Trilateration is simple even in 3D, if you do the majority of the calculations in the plane defined by your three control points. You can trivially obtain the 2D coordinates with respect to that plane. To obtain the 3D coordinates, you additionally solve the distance to the plane, and project the obtained coordinates back to the original coordinate system.

(A long time ago I contributed the projection method (most of "preliminary computations") to the Wikipedia Trilateration article; before that, it used trigonometric functions to rotate and manipulate the coordinate system. If you see trilateration documentation that uses any trigonometric functions like $\sin$, $\cos$, $\tan$, or their inverses (arcus functions), don't rely on it; it is a ridiculously complicated way to do it.)

Let's assume you have three known points, $\vec{P}_1$, $\vec{P}_2$, and $\vec{P}_3$, whose coordinates (and distances to) are known.

First, we move to an easier coordinate system, with $z=0$ on the plane of the known points, origin at $\vec{P}_1$, and $x$ axis towards $\vec{P}_2$. $y$ axis will be perpendicular to $x$ of course, and increases to the side $\vec{P}_3$ is on. To get a normal Cartesian coordinate system ($x$ increasing right and $y$ up), assign the three known points in counterclockwise order.

The distance between $\vec{P}_1$ and $\vec{P}_2$ is $d$. The new $y$ axis increases towards $\vec{P}_3$, which will be at $(i,j)$ in the new coordinates. Note that the scale is the same in both old and new coordinates; only the origin and orientation differs. $$d = \left\lVert \vec{P}_2 - \vec{P}_1 \right\rVert$$ $$\hat{e}_x = \frac{ \vec{P}_2 - \vec{P}_1 }{ d }$$ $$i = \hat{e}_x \cdot \left ( \vec{P}_3 - \vec{P}_1 \right )$$ $$\hat{e}_y = \frac{ \vec{P}_3 - \vec{P}_1 - i \hat{e}_x }{ \left\lVert \vec{P}_3 - \vec{P}_1 - i \hat{e}_x \right\rVert }$$ $$j = \hat{e}_y \cdot \left ( \vec{P}_3 - \vec{P}_1 \right )$$

The direction perpendicular to the plane formed by the three known points in the original coordinate system is $\hat{e}_z = \hat{e}_x \times \hat{e}_y$.

Note that if $j = 0$, the three known points $\vec{P}_1$, $\vec{P}_2$, and $\vec{P}_3$ are collinear, and are not a suitable triplet for trilateration.
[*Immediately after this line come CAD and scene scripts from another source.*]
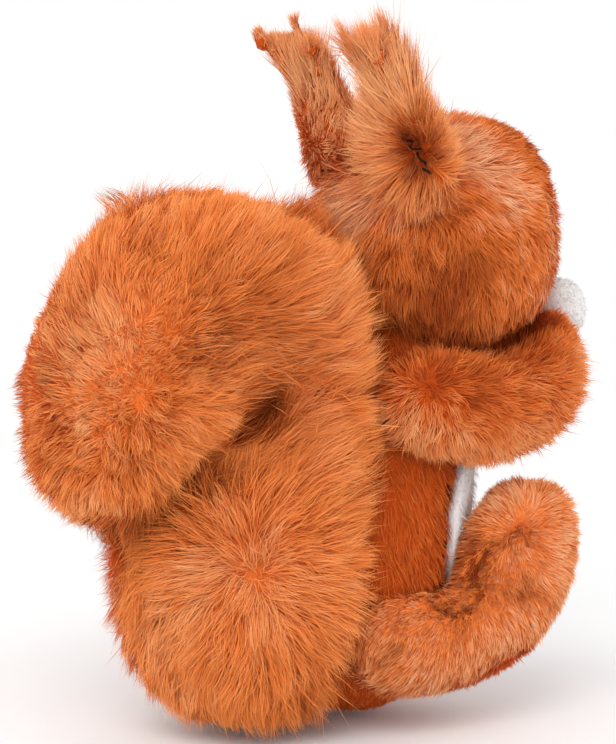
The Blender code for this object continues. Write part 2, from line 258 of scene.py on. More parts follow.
def sewn_skin(name, node, voxel, rounds, close=0.0):
    skin = bpy.data.objects.new(name, frame["nodes"][node].data.copy())
    skin.data.materials.clear()
    bpy.context.scene.collection.objects.link(skin)
    only(skin)
    bpy.ops.object.mode_set(mode="EDIT")
    bpy.ops.mesh.select_all(action="SELECT")
    bpy.ops.mesh.remove_doubles(threshold=0.00001)
    bpy.ops.object.mode_set(mode="OBJECT")
    apply_modifier(skin, "REMESH", mode="VOXEL", voxel_size=voxel)
    apply_modifier(skin, "SMOOTH", factor=0.5, iterations=rounds)
    if close:
        apply_modifier(skin, "DISPLACE", strength=close, mid_level=0.0)
        apply_modifier(skin, "REMESH", mode="VOXEL", voxel_size=voxel)
        apply_modifier(skin, "SMOOTH", factor=0.5, iterations=2)
    return skin


def draw_in(skin, depth, voxel, step=0.002):
    """Draw the skin inwards a little at a time; depth is a number or a rule of the place."""
    mesh = skin.data
    deepest = float(depth(places_of(mesh)).max()) if callable(depth) else depth
    rounds = max(1, int(math.ceil(deepest / step)))
    for k in range(rounds):
        co = places_of(mesh)
        share = (depth(co)[:, None] if callable(depth) else depth) / rounds
        set_places(mesh, co - places_of(mesh, "normal") * share)
        if rounds > 3:
            apply_modifier(skin, "REMESH", mode="VOXEL", voxel_size=voxel)
        apply_modifier(skin, "SMOOTH", factor=0.4, iterations=3 if rounds > 3 else 1)
        mesh = skin.data


def stitch_pulls(skin, pulls):
    """Press in each stitched place: spot, depth and radius in metres."""
    mesh = skin.data
    co, no = places_of(mesh), places_of(mesh, "normal")
    push = np.zeros(len(co))
    for spot, depth, radius in pulls:
        push += depth * np.exp(-np.sum((co - spot) ** 2, axis=1) / (radius * radius))
    set_places(mesh, co - no * push[:, None])


def stuff(skin, pins=(), swell=0.0018):
    """Fill the skin: cloth under pressure, held where it is stitched, capped at the swell."""
    mesh = skin.data
    before = places_of(mesh)
    mod = skin.modifiers.new("filling", "CLOTH")
    mod.settings.quality = 4
    mod.settings.use_pressure = True
    mod.settings.uniform_pressure_force = 4.0
    mod.settings.effector_weights.gravity = 0.0
    mod.settings.bending_stiffness = 0.6
    mod.collision_settings.use_collision = False
    mod.point_cache.frame_start, mod.point_cache.frame_end = 1, FILL_FRAMES
    if len(pins):
        held = np.zeros(len(before))
        for spot, radius in pins:
            held = np.maximum(held, np.exp(-np.sum((before - spot) ** 2, axis=1) / (radius * radius)))
        group = skin.vertex_groups.new(name="stitched")
        for k in np.nonzero(held > 0.3)[0]:
            group.add([int(k)], 1.0, "REPLACE")
        mod.settings.vertex_group_mass = "stitched"
    for k in range(1, FILL_FRAMES + 1):
        bpy.context.scene.frame_set(k)
    only(skin)
    bpy.ops.object.modifier_apply(modifier=mod.name)
    bpy.context.scene.frame_set(1)
    skin.vertex_groups.clear()
    move = places_of(mesh) - before
    far = np.linalg.norm(move, axis=1, keepdims=True)
    set_places(mesh, before + move * np.minimum(1.0, swell / np.maximum(far, 1e-9)))
    apply_modifier(skin, "SMOOTH", factor=0.4, iterations=1)


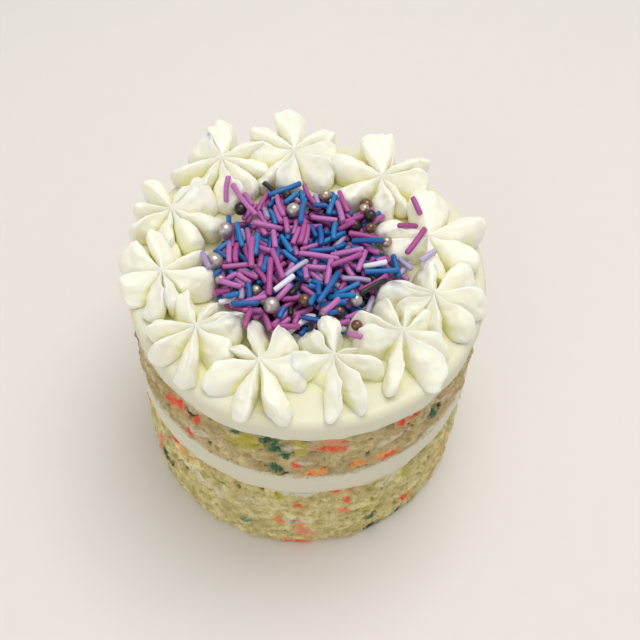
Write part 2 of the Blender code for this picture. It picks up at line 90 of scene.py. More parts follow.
# Courses of a petal's crest and of the groove beside it, from the flower's middle outwards and down
# to the icing: share of the way, share of the petal's length and share of its height
CREST = ((0.00, 0.00, 1.00), (0.12, 0.10, 0.94), (0.30, 0.32, 0.98), (0.50, 0.58, 1.04),
         (0.66, 0.80, 0.99), (0.80, 0.95, 0.74), (0.90, 1.00, 0.40), (1.00, 0.94, 0.00))
GROOVE = ((0.00, 0.00, 1.00), (0.12, 0.07, 0.82), (0.30, 0.16, 0.61), (0.50, 0.25, 0.40),
          (0.66, 0.32, 0.22), (0.80, 0.37, 0.10), (0.90, 0.40, 0.04), (1.00, 0.42, 0.00))
# The same crest where the nozzle was pulled off sharply and left a blunt end
BLUNT_CREST = ((0.00, 0.00, 1.00), (0.12, 0.10, 0.94), (0.30, 0.32, 0.98), (0.50, 0.60, 1.07),
               (0.64, 0.84, 1.08), (0.74, 0.97, 0.94), (0.86, 1.00, 0.50), (1.00, 0.95, 0.00))
# The same crest on a slender petal, which slopes down to a thin end
SLENDER_CREST = ((0.00, 0.00, 1.00), (0.12, 0.10, 0.95), (0.30, 0.32, 1.03), (0.50, 0.58, 1.02),
                 (0.66, 0.80, 0.84), (0.80, 0.95, 0.52), (0.90, 1.00, 0.26), (1.00, 0.96, 0.00))
# Length of a groove as a share of the petal's, and how much of the space between two grooves a
# petal fills: its share of it, and half of the angle in degrees that it spreads over at most
GROOVE_REACH = 0.42
LOBE_SHARE = 0.97
LOBE_HALF_ANGLE = 32.0
# Flowers whose petals are narrow blades, counted from 1, and how keen the blades are
KEEN_FLOWERS = {5: 0.6, 6: 0.9, 7: 1.0, 8: 0.8, 9: 0.5}
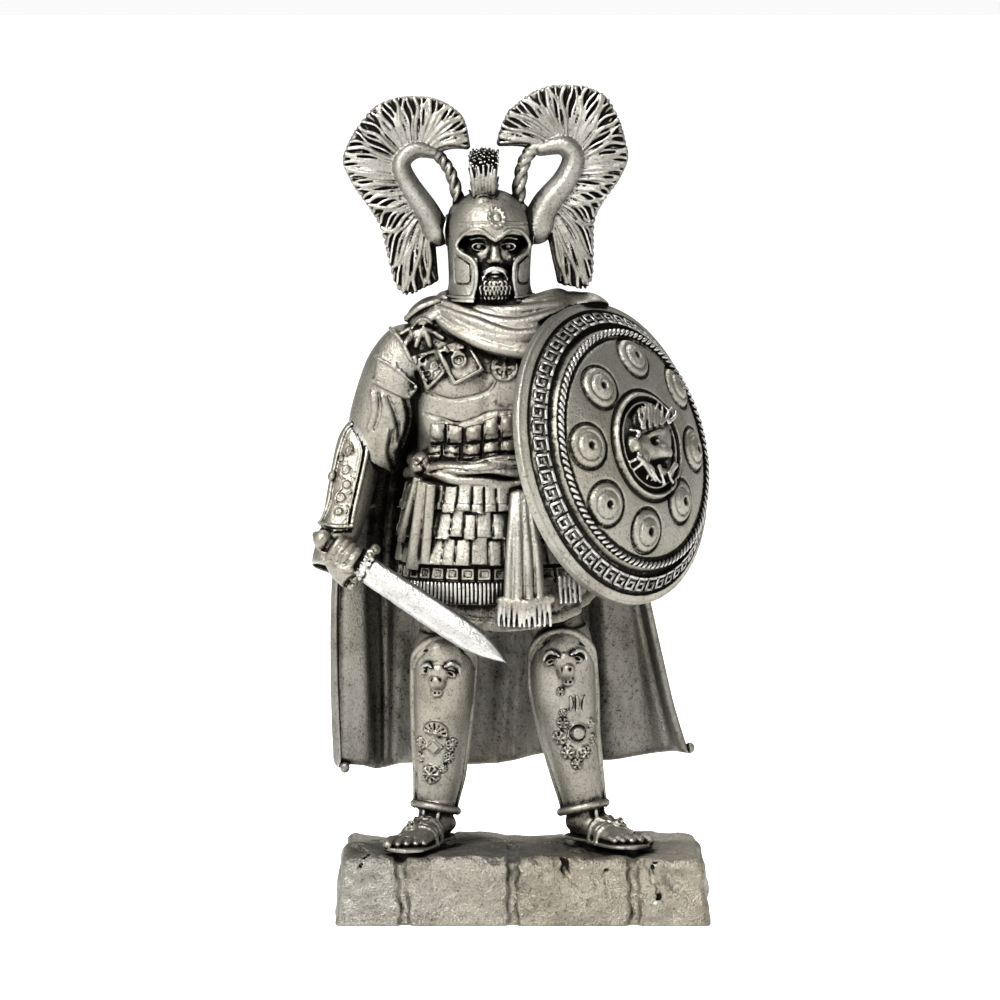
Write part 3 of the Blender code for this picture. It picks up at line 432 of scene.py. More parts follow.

If we know the distances to the three known points, say $r_1$, $r_2$, and $r_3$, we can calculate the coordinates in the new coordinate system trivially. Note that $r_1$, $r_2$, and $r_3$ are in new coordinate system units, i.e. the distance between $\vec{P}_1$ and $\vec{P}_2$ is $1$. If you instead have direct propagation times $t_1$, $t_2$, and $t_3$, and you know that the propagation time from $\vec{P}_1$ to $\vec{P}_2$ is $\tau$, then $$r_1 = \frac{t_1}{\tau}, \; r_2 = \frac{t_2}{\tau}, \; r_3 = \frac{t_3}{\tau}$$ $$\begin{cases} x = \frac{r_1^2 - r_2^2 + d^2}{2 d} \\ y = \frac{r_1^2 - r_3^2 + i^2 + j^2}{2 j} \\ z = \pm\sqrt{r_1^2 - x^2 - y^2} \end{cases}$$ If you are only interested in the planar coordinates, in the plane formed by the three known points, just ignore the $z$ coordinate here.

Also remember that in these new coordinates, $\vec{P}_1$ is at $(0,0,0)$, $\vec{P}_2$ is at $(d,0,0)$, and $\vec{P}_3$ is at $(i,j,0)$. This is very useful for planar mapping.

If you want to map the coordinates $(x,y,z)$ to the original coordinates, use $$\vec{p} = \vec{P}_1 + x \hat{e}_x + y \hat{e}_y + z \hat{e}_z$$

Note that you only need basic math operations to implement all the above: addition, subtraction, multiplication, division, and square root.